Why converting bank statements to PDF is essential
Bank statements in PDF format help businesses with easy access, enhanced security, and convenient archiving for future use.
With Docsumo, bank statement data conversion processes are automated, extracting data with a 99%+ accuracy rate. Make business decisions quickly as the software captures data in 30-60 seconds. The result? Improve your employees' productivity and streamline the document processing workflow.
Sign up for a free trial of Docsumo to convert bank statements in less than 60 seconds.
FAQs
1. How secure is it to convert bank statements to PDF?

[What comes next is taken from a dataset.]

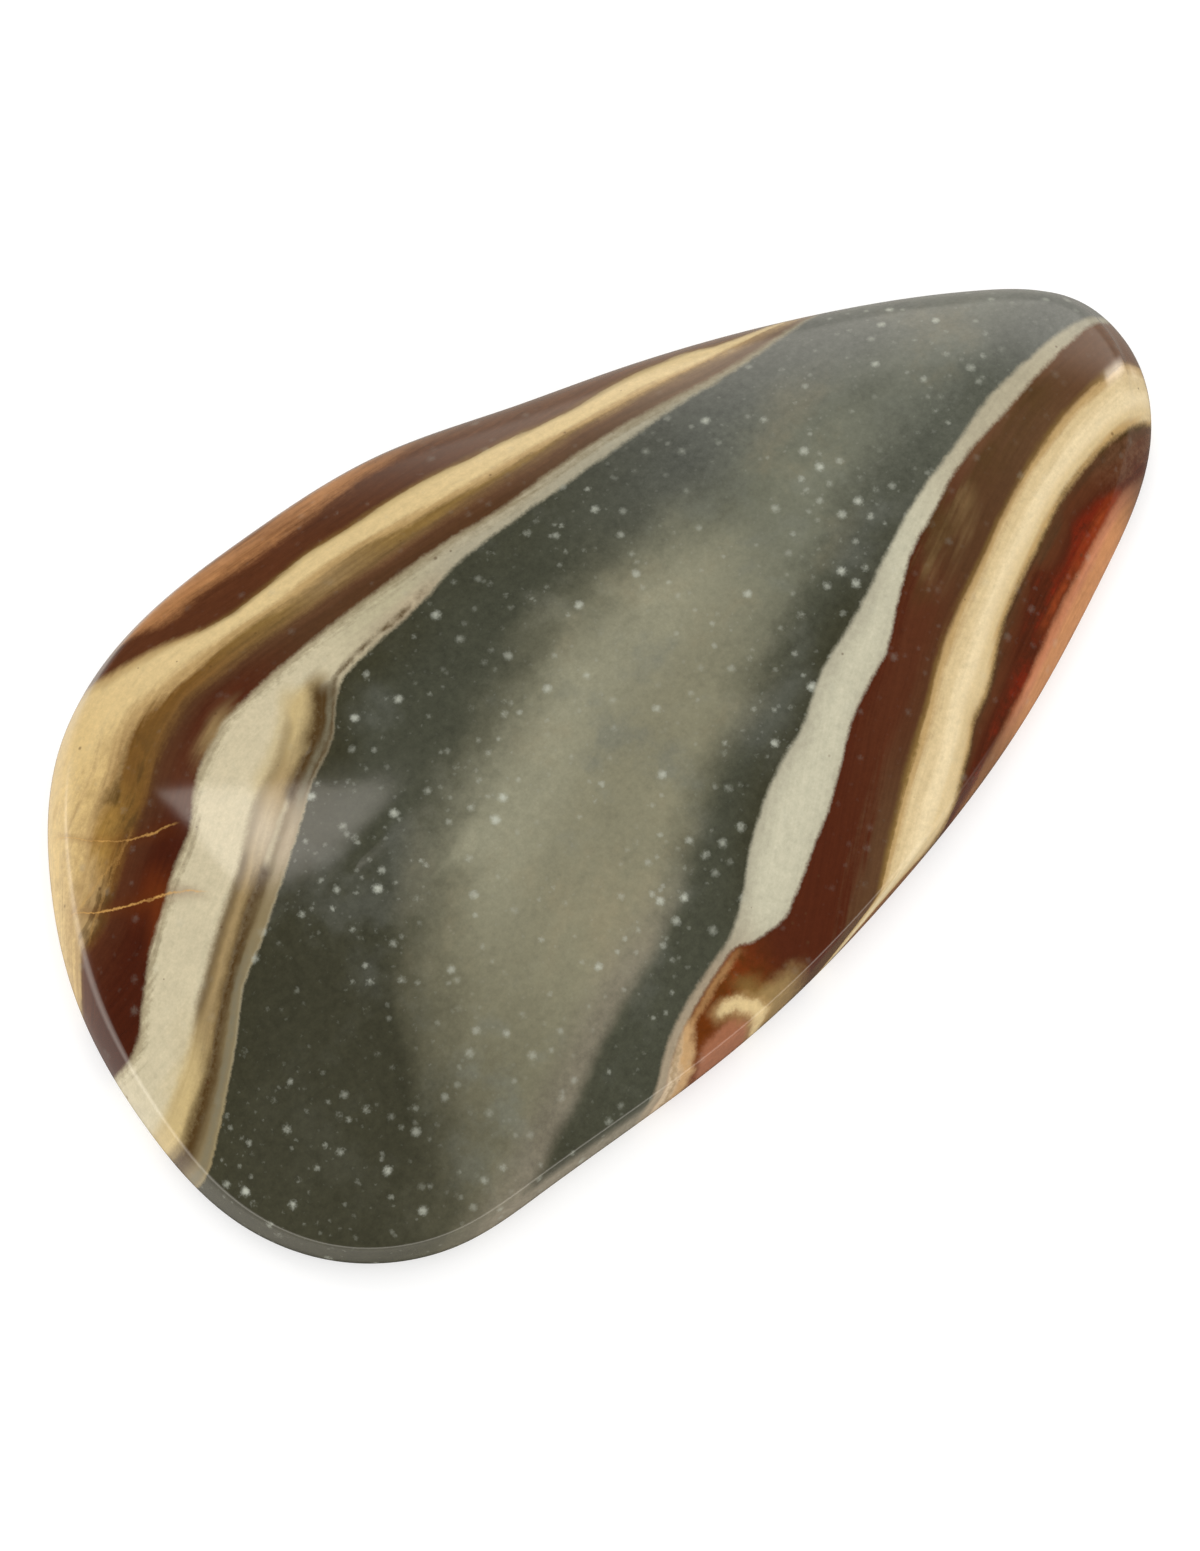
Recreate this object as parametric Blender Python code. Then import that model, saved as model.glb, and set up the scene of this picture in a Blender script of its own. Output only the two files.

Most bank statement conversion software follows standard security protocols and complies with SOC-2 and GDPR to ensure security.
2. Can I convert a scanned paper bank statement to a PDF?
Yes, you can convert scanned bank statements to PDF. Scan the paper documents using a high-resolution scanner, upload them to the software, and convert them.
3. Which technology does the software solution employ to convert bank statements?
Most automated software solutions use standalone Optical Character Recognition (OCR) technology. However, some advanced solutions integrate OCR with AI and ML to increase accuracy to 99%.
4. Is preprocessing the bank statements necessary?
Preprocessing the bank statements is necessary for OCR technology to extract data with 99% accuracy.
5. How to convert bank statements to PDF format?
Use an automated software solution and ingest the documents from your mail or computer. The software will automatically extract the data in 30-60 seconds.